Intimacy
There is but one way to look at intimacy. Isn't there?
I remember several years ago now as I was learning more about myself, it came to my awareness that my beliefs around intimacy were off centre and came from a time in my life where the messages I was receiving were not always reliable in content.
As a young girl embarking on my own journey into adulthood my understanding of intimacy was that it was only the physical kind that truly mattered. And this was motivated by a need to be wanted and a need to be enough for someone outside of myself, as I couldn't find it within.
Imagine if you will me, a woman in the world, sitting with my therapist and they are describing to me what intimacy is. They described it like this - 'In To Me See'. Apart from the confusion I felt at such a broad statement, I was mortified! I had spent my whole life under the guise of hiding myself in partners and bad decisions. The very thought of someone seeing into me was horrific and terrifying. I mean, if anyone saw the real me, they would run far away.
Wouldn't they?
This story that had started as a thought all those years ago as a young girl was now firmly fixed. It was so entrenched in me that the very notion that I was to now allow people to SEE ME was repulsive and went so against what I believed that I rejected this idea and went about my usual way of life.
But something had changed.
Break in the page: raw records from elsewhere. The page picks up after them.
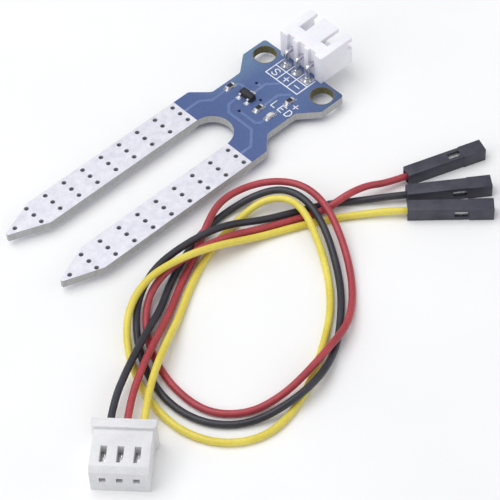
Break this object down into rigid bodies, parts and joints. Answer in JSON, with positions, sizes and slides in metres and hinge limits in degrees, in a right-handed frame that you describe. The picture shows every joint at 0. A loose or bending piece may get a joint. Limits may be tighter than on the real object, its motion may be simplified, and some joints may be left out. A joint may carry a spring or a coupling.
{
  "type": "soil moisture sensor",
  "caption": "Two-pronged circuit board that measures soil moisture between plated prongs, with a white header and a loose lead with a plug and single sockets.",
  "frame": {"origin": "bottom centre of the sensor's own box, without the lead, on the surface that its solder tails stand on", "axes": "+X from the prong tips to the header, +Y across the board, +Z out of the component side"},
  "size_m": [0.0903, 0.0606, 0.0084],
  "materials": {
    "board_laminate": "matte glass-fibre laminate",
    "blue_mask": "semi-gloss blue solder mask",
    "tinned_electrode": "satin tin plating",
    "plated_barrel": "tin plating",
    "copper": "copper foil under the mask",
    "solder": "bright solder",
    "white_ink": "matte printed ink",
    "white_nylon": "milky white nylon",
    "tinned_pin": "bright tin plating",
    "black_ceramic": "black glazed chip",
    "black_epoxy": "matte moulded epoxy",
    "led_base_plastic": "white chip base",
    "clear_resin": "clear resin",
    "black_insulation": "satin PVC",
    "red_insulation": "satin PVC",
    "yellow_insulation": "satin PVC",
    "black_socket_plastic": "matte moulded plastic",
    "contact_metal": "tinned spring metal"
  },
  "bodies": {
    "sensor": {"chip_solder": "solder", "component_pads": "solder", "copper_traces_top": "copper", "electrode_left_bottom": "tinned_electrode", "electrode_left_top": "tinned_electrode", "electrode_right_bottom": "tinned_electrode", "electrode_right_top": "tinned_electrode", "header_housing": "white_nylon", "header_pads_bottom": "solder", "header_pads_top": "solder", "header_pin_ground": "tinned_pin", "header_pin_power": "tinned_pin", "header_pin_signal": "tinned_pin", "header_solder_bottom": "solder", "header_solder_top": "solder", "led_base": "led_base_plastic", "led_lens": "clear_resin", "led_terminals": "tinned_pin", "legend_ink": "white_ink", "pcb_core": "board_laminate", "resistor_base_body": "black_ceramic", "resistor_base_terminals": "tinned_pin", "resistor_led_body": "black_ceramic", "resistor_led_terminals": "tinned_pin", "resistor_signal_body": "black_ceramic", "resistor_signal_terminals": "tinned_pin", "signal_vias": "plated_barrel", "solder_mask_bottom": "blue_mask", "solder_mask_top": "blue_mask", "transistor_body": "black_epoxy", "transistor_leads": "tinned_pin", "via_barrels_left": "plated_barrel", "via_barrels_right": "plated_barrel"},
    "lead": {"plug_contact_black": "contact_metal", "plug_contact_red": "contact_metal", "plug_contact_yellow": "contact_metal", "plug_housing": "white_nylon", "socket_contact_black": "contact_metal", "socket_contact_red": "contact_metal", "socket_contact_yellow": "contact_metal", "socket_housing_black": "black_socket_plastic", "socket_housing_red": "black_socket_plastic", "socket_housing_yellow": "black_socket_plastic", "wire_black": "black_insulation", "wire_red": "red_insulation", "wire_yellow": "yellow_insulation"}
  },
  "joints": [
    {"name": "lead_lift", "type": "slide", "parent": "sensor", "child": "lead", "axis": [0, 0, 1], "range_m": [0, 0.03]}
  ]
}
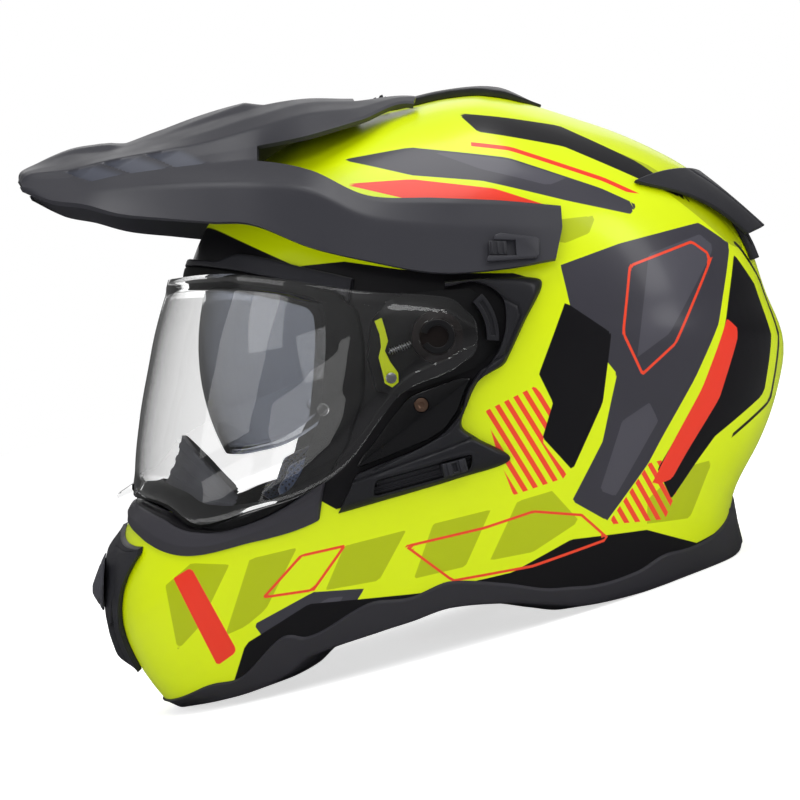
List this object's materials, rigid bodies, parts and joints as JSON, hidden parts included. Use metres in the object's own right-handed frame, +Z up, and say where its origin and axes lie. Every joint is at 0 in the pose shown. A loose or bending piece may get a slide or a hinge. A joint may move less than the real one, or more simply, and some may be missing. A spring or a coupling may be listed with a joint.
{
  "type": "enduro helmet",
  "caption": "Full-face off-road helmet with a moulded shell, foam liner, clear and drop-down visors, vents, padding, chin strap and a removable peak.",
  "frame": {"origin": "on the surface the helmet stands on, under the middle of its bounding box", "axes": "+Z up, -X the way the face looks, -Y the wearer's left; the helmet stands tipped back on its rim by the angle rest_tilt"},
  "size_m": [0.3909, 0.2722, 0.296],
  "materials": {
    "outer_shell": "semi-matt clear coat over fluorescent yellow on a fibre composite",
    "base_trim": "matt moulded edging",
    "eyeport_gasket": "soft moulded rubber",
    "brow_strip": "fine grain",
    "lower_cover": "fine grain",
    "eps_liner": "expanded bead foam, dark grey",
    "chin_eps": "expanded bead foam, dark grey",
    "crown_pad": "perforated brushed knit",
    "cheek_pad_left": "perforated brushed knit",
    "cheek_pad_right": "perforated brushed knit",
    "neck_roll": "coated knit",
    "chin_curtain": "ribbed cloth",
    "breath_deflector": "thin moulded rubber",
    "chin_vent_frame": "fine grain",
    "chin_vent_shutter": "fine grain",
    "crown_vent_housing": "fine grain",
    "crown_vent_slider": "fine grain",
    "rear_spoiler": "satin",
    "rear_outlet_grille": "fine grain",
    "pivot_base_left": "satin",
    "pivot_base_right": "satin",
    "pivot_hub_left": "satin",
    "pivot_hub_right": "satin",
    "detent_lever_left": "satin",
    "detent_lever_right": "satin",
    "detent_spring_left": "drawn wire",
    "detent_spring_right": "drawn wire",
    "detent_pins": "turned",
    "release_lever_left": "fine grain",
    "release_lever_right": "fine grain",
    "side_pod_left": "fine grain",
    "side_pod_right": "fine grain",
    "side_cover_left": "satin gloss",
    "side_cover_right": "satin gloss",
    "cover_screws": "plated steel, bronze colour",
    "slider_track": "matt",
    "sun_visor_slider": "fine grain",
    "sun_visor": "smoke-tinted polycarbonate",
    "sun_visor_pins": "natural acetal",
    "visor_shield": "clear polycarbonate",
    "visor_pins": "clear grey",
    "peak": "matt charcoal",
    "peak_mount_left": "fine grain",
    "peak_mount_right": "fine grain",
    "latch_cover_left": "satin",
    "latch_cover_right": "satin",
    "peak_latch_left": "satin",
    "peak_latch_right": "satin",
    "chin_strap_left": "woven webbing",
    "chin_strap_right": "woven webbing",
    "strap_rivets": "turned",
    "buckle_body": "fine grain",
    "buckle_lever": "satin gloss"
  },
  "bodies": {
    "helmet": {"outer_shell": "outer_shell", "base_trim": "base_trim", "eyeport_gasket": "eyeport_gasket", "brow_strip": "brow_strip", "lower_cover": "lower_cover", "eps_liner": "eps_liner", "chin_eps": "chin_eps", "crown_pad": "crown_pad", "cheek_pad_left": "cheek_pad_left", "cheek_pad_right": "cheek_pad_right", "neck_roll": "neck_roll", "chin_curtain": "chin_curtain", "breath_deflector": "breath_deflector", "chin_vent_frame": "chin_vent_frame", "crown_vent_housing": "crown_vent_housing", "rear_spoiler": "rear_spoiler", "rear_outlet_grille": "rear_outlet_grille", "pivot_base_left": "pivot_base_left", "pivot_base_right": "pivot_base_right", "pivot_hub_left": "pivot_hub_left", "pivot_hub_right": "pivot_hub_right", "detent_spring_left": "detent_spring_left", "detent_spring_right": "detent_spring_right", "detent_pins": "detent_pins", "side_pod_left": "side_pod_left", "side_pod_right": "side_pod_right", "side_cover_left": "side_cover_left", "side_cover_right": "side_cover_right", "cover_screws": "cover_screws", "slider_track": "slider_track", "sun_visor_pins": "sun_visor_pins", "peak": "peak", "peak_mount_left": "peak_mount_left", "peak_mount_right": "peak_mount_right", "latch_cover_left": "latch_cover_left", "latch_cover_right": "latch_cover_right", "chin_strap_left": "chin_strap_left", "chin_strap_right": "chin_strap_right", "strap_rivets": "strap_rivets", "buckle_body": "buckle_body"},
    "visor": {"visor_shield": "visor_shield", "visor_pins": "visor_pins"},
    "sun_visor": {"sun_visor": "sun_visor"},
    "sun_slider": {"sun_visor_slider": "sun_visor_slider"},
    "crown_slider": {"crown_vent_slider": "crown_vent_slider"},
    "chin_shutter": {"chin_vent_shutter": "chin_vent_shutter"},
    "latch_left": {"peak_latch_left": "peak_latch_left"},
    "latch_right": {"peak_latch_right": "peak_latch_right"},
    "detent_left": {"detent_lever_left": "detent_lever_left"},
    "detent_right": {"detent_lever_right": "detent_lever_right"},
    "release_left": {"release_lever_left": "release_lever_left"},
    "release_right": {"release_lever_right": "release_lever_right"},
    "buckle_lever": {"buckle_lever": "buckle_lever"}
  },
  "joints": [
    {"name": "visor_hinge", "type": "hinge", "parent": "helmet", "child": "visor", "pos_m": [0.00455, 0, 0.15107], "axis": [0, 1, 0], "range_deg": [0, 41]},
    {"name": "sun_visor_hinge", "type": "hinge", "parent": "helmet", "child": "sun_visor", "pos_m": [0.00455, 0, 0.15107], "axis": [0, 1, 0], "range_deg": [0, 46]},
    {"name": "sun_slider_slide", "type": "slide", "parent": "helmet", "child": "sun_slider", "axis": [-0.995, 0.0993, 0.0094], "range_m": [0, 0.032]},
    {"name": "crown_slider_slide", "type": "slide", "parent": "helmet", "child": "crown_slider", "axis": [0.9925, 0, 0.1219], "range_m": [0, 0.007]},
    {"name": "chin_shutter_slide", "type": "slide", "parent": "helmet", "child": "chin_shutter", "axis": [-0.424, 0, -0.9056], "range_m": [0, 0.005]},
    {"name": "latch_left_slide", "type": "slide", "parent": "helmet", "child": "latch_left", "axis": [0.9494, 0.1564, -0.2722], "range_m": [0, 0.004], "stiffness_N_per_m": 120},
    {"name": "latch_right_slide", "type": "slide", "parent": "helmet", "child": "latch_right", "axis": [0.9494, -0.1564, -0.2722], "range_m": [0, 0.004], "stiffness_N_per_m": 120},
    {"name": "detent_left_hinge", "type": "hinge", "parent": "helmet", "child": "detent_left", "pos_m": [-0.02211, 0, 0.13791], "axis": [0, 1, 0], "range_deg": [0, 4], "stiffness_Nm_per_rad": 0.05},
    {"name": "detent_right_hinge", "type": "hinge", "parent": "helmet", "child": "detent_right", "pos_m": [-0.02211, 0, 0.13791], "axis": [0, 1, 0], "range_deg": [0, 4], "stiffness_Nm_per_rad": 0.05},
    {"name": "release_left_hinge", "type": "hinge", "parent": "helmet", "child": "release_left", "pos_m": [0.00455, 0, 0.15107], "axis": [0, 1, 0], "range_deg": [0, 7], "stiffness_Nm_per_rad": 0.05},
    {"name": "release_right_hinge", "type": "hinge", "parent": "helmet", "child": "release_right", "pos_m": [0.00455, 0, 0.15107], "axis": [0, 1, 0], "range_deg": [0, 7], "stiffness_Nm_per_rad": 0.05},
    {"name": "buckle_lever_hinge", "type": "hinge", "parent": "helmet", "child": "buckle_lever", "pos_m": [-0.0351, -0.0085, 0.01761], "axis": [-0.9994, 0, 0.0349], "range_deg": [0, 30], "stiffness_Nm_per_rad": 0.05}
  ],
  "couplings": [
    {"joint": "sun_slider_slide", "follows": "sun_visor_hinge", "m_per_rad": 0.039857}
  ]
}
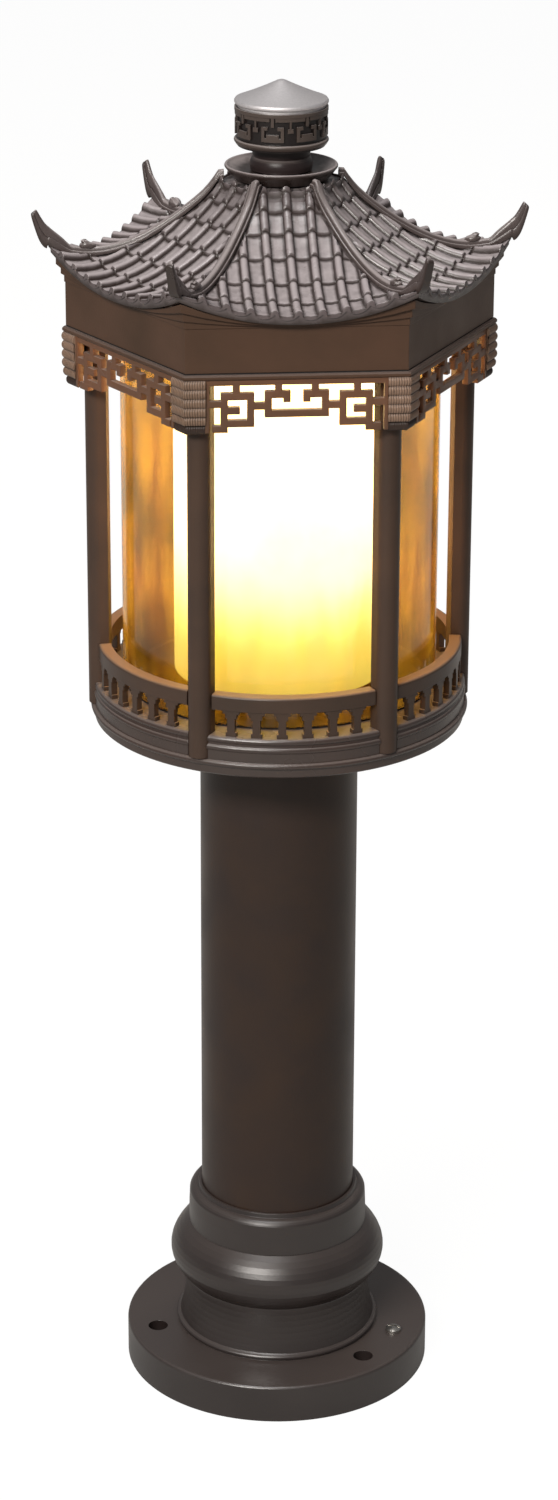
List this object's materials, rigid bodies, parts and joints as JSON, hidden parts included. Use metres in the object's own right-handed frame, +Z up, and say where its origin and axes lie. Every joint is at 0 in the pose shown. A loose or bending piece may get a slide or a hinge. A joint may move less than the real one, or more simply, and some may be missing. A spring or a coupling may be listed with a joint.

A spark had been ignited in my consciousness, what if I was wrong? What if all the information that had been running around in my head for my whole life was incorrect? What if I could have a life so different from the one in which I was living? What if intimacy was not what I thought it was?
Those early moments of questioning grew and every time I did something that went against a loving caring action something was triggered within. This doesn't mean that it was an easy process or that I didn’t have to do the healing work, it just meant that I started to question the long-held beliefs that I had. And I began to let go of the beliefs that had been limiting me in my life.
Today the journey of learning continues to amaze me, my ability to fall into old patterns can still pop up, however my awareness has grown and I can no longer sit in the pain of that action.
This journey continues to provide me with opportunities for growth – I am educated by the world around me, my support systems, and YOU the person reading this. The ones that come into see me with their own beliefs that they know are no longer working for them.
This is the real inspiration of my life – my fellow light shiners who are willing to do the work and shine a light inside.
So, as we go forward into the coming week let’s take a chance! Share with another human being something of yourself and feel the light that shines within as a result.